>> START Supplied material

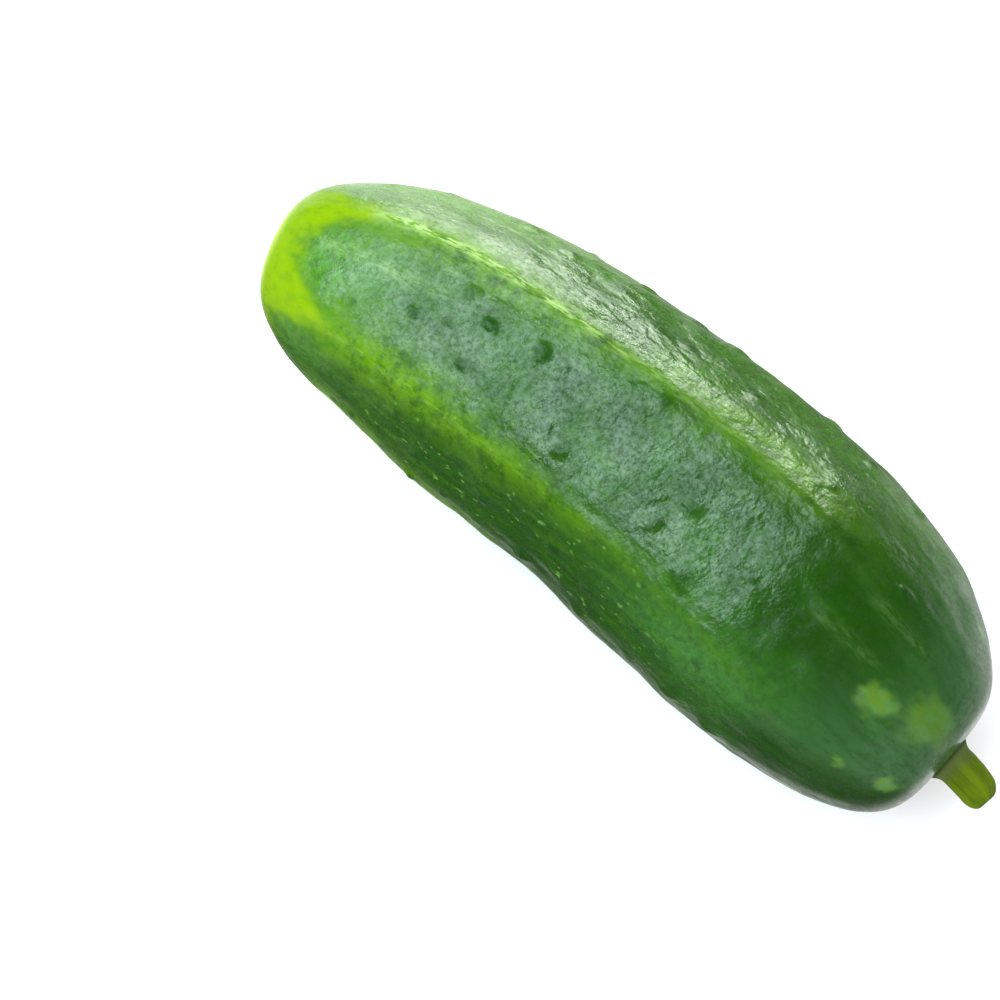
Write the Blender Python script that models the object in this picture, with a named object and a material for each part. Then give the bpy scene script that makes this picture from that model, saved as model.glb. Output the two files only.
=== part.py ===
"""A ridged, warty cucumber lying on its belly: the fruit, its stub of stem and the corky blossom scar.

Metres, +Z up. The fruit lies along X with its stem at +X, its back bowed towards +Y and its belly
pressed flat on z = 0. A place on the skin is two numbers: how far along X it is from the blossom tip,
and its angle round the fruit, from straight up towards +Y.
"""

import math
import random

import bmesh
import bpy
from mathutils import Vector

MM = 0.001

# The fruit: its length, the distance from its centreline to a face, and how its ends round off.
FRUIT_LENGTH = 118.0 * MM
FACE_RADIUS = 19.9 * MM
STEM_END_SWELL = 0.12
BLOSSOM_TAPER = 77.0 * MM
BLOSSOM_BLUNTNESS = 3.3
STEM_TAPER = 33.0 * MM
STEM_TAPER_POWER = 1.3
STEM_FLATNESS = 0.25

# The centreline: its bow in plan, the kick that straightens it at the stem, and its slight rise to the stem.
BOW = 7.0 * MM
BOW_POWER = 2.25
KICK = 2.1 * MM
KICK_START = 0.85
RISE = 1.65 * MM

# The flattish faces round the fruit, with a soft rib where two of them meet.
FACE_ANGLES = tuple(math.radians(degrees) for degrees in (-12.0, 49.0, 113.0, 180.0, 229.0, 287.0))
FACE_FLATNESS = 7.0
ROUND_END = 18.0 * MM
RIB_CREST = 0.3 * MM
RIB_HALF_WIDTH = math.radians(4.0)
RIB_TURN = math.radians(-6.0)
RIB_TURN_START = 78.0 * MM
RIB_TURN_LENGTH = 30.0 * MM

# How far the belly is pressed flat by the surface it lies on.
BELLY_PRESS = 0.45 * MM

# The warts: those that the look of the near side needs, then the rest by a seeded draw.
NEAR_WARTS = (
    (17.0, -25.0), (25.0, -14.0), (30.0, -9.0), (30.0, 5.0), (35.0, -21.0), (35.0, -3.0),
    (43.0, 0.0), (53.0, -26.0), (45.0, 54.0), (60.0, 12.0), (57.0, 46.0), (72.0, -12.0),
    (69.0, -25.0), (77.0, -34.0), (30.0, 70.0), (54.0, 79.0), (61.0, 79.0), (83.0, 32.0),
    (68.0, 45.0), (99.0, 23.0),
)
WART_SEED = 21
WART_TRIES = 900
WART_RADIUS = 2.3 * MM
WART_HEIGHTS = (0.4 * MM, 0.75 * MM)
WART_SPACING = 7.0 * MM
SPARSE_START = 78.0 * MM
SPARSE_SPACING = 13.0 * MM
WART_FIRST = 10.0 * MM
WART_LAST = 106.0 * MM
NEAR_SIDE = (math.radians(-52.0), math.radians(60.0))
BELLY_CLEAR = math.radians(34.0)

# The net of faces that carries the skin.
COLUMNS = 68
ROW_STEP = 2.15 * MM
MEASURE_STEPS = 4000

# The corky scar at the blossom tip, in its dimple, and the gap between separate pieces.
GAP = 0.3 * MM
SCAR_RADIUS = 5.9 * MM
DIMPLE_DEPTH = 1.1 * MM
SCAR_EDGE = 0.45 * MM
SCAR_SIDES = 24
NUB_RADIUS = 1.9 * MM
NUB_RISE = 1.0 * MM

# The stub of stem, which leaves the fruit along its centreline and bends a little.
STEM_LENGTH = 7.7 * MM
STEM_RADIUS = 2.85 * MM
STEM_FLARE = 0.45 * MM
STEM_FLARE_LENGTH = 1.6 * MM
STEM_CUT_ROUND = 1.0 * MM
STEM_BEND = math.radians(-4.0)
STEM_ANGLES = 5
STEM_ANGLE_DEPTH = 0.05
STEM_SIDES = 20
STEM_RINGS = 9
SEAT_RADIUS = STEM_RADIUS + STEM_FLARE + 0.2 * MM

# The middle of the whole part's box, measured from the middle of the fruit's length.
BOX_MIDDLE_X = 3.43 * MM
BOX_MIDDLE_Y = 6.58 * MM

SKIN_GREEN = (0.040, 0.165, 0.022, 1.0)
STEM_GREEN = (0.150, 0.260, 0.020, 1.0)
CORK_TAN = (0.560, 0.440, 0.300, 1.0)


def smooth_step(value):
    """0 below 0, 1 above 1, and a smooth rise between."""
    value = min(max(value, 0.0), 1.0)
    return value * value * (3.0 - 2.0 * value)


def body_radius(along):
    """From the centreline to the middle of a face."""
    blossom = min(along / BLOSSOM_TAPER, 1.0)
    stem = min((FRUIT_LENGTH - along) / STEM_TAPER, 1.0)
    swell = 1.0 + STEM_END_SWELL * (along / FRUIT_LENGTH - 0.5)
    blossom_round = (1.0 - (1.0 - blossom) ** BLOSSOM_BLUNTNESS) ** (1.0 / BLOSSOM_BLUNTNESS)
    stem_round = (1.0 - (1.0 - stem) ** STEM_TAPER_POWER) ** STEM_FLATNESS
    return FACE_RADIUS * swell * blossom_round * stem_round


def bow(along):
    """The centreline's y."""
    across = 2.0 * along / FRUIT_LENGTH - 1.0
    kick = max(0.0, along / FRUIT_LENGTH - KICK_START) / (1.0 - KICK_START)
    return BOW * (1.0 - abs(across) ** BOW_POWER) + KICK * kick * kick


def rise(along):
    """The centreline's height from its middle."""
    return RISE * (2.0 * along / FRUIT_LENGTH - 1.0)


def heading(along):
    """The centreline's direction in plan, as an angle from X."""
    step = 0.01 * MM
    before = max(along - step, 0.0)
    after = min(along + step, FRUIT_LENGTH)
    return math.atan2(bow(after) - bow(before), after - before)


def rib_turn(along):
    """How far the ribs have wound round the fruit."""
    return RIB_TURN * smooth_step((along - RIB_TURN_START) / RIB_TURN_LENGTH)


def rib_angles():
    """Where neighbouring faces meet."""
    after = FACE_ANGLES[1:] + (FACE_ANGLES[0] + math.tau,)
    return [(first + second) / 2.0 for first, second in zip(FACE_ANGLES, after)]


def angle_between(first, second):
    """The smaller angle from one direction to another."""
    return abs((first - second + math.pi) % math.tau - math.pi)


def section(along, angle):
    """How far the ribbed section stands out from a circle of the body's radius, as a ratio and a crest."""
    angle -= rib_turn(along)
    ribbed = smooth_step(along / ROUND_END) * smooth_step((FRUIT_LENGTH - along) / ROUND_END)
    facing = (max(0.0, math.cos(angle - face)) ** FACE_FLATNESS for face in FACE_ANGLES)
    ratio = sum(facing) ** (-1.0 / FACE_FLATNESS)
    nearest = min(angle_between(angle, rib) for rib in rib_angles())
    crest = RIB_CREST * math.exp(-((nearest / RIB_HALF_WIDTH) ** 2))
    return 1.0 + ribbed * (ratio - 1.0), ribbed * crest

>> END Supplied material

Print from the first line through the line that contains "corky blossom scar.", please, including both, and leave out every line outside that stretch.

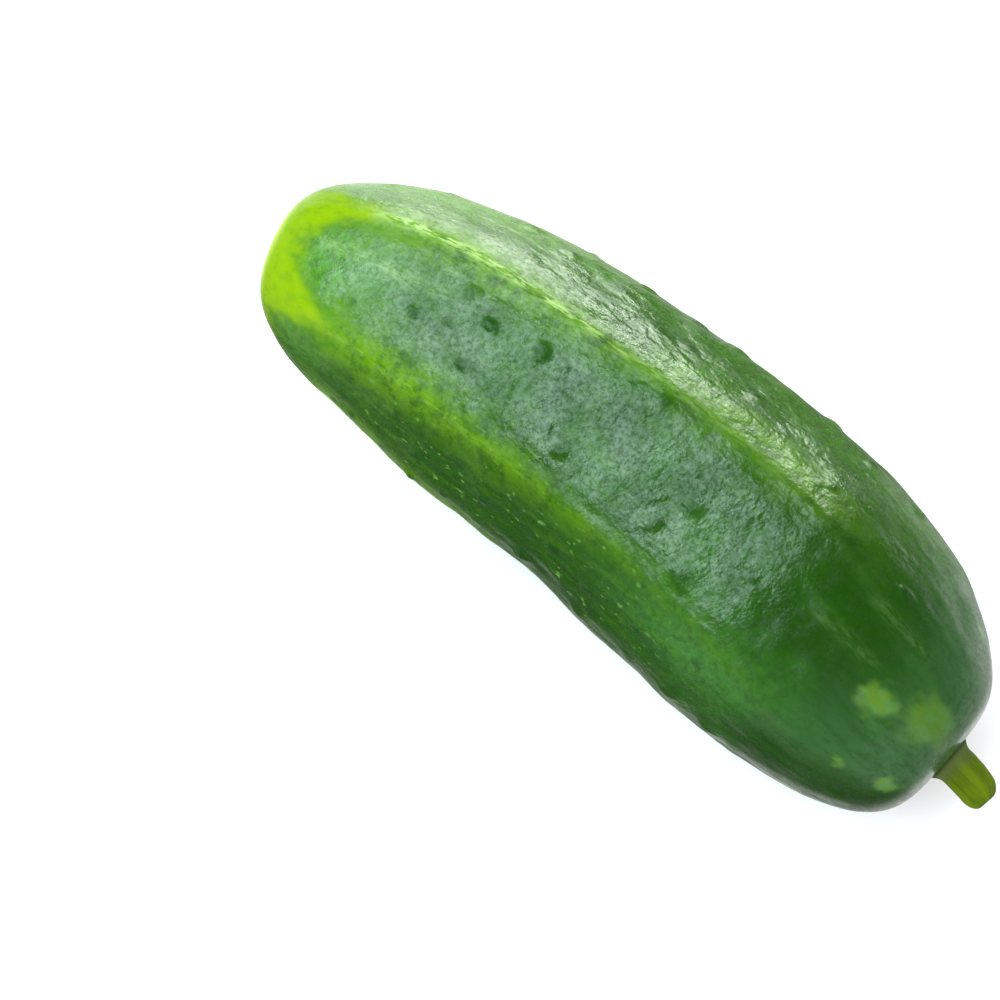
Write the Blender Python script that models the object in this picture, with a named object and a material for each part. Then give the bpy scene script that makes this picture from that model, saved as model.glb. Output the two files only.
=== part.py ===
"""A ridged, warty cucumber lying on its belly: the fruit, its stub of stem and the corky blossom scar.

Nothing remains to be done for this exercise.